Journal of Behavioral Medicine 3/2017

The closer ‘We’ are, the stronger ‘I’ am: the impact of couple identity on cancer coping self-efficacy

Tijdschrift:
Journal of Behavioral Medicine > Uitgave 3/2017
Auteurs:
Saunia Ahmad, Karen Fergus, Kristina Shatokhina, Sandra Gardner

Abstract

The present study tested the supposition that greater levels of couple identity (or we-ness) increase a woman’s coping self-efficacy in relation to breast cancer, which, in turn, predicts better psychosocial adjustment. Women (N = 112) in committed relationships completed surveys assessing their levels of couple identity, cancer coping self-efficacy, and aspects of their psychosocial adjustment (specifically, depression, anxiety and functional well-being) during one of their outpatient visits to the cancer centre.

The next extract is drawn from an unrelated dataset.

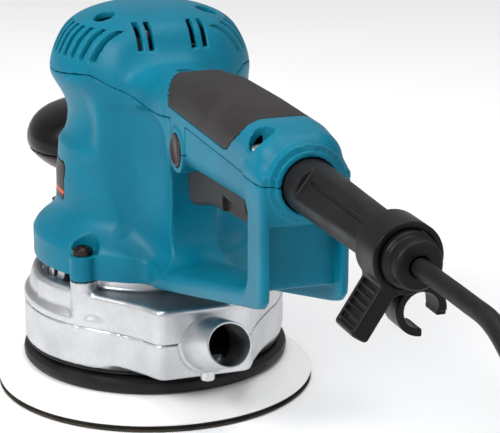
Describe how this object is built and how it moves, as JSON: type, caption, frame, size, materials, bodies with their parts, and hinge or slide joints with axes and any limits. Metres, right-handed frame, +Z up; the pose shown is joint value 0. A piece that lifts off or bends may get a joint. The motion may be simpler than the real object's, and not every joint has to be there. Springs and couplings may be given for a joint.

As predicted, the more women identified with their relationships, the lower their levels of depression and anxiety were and the greater their functional well-being was. This relationship was mediated by coping self-efficacy: greater identification with one’s relationship predicted greater confidence in one’s ability to cope, which, in turn, predicted better adjustment. The role intimate relationships play in women’s adjustment to breast cancer, as well as directions for further research, are discussed.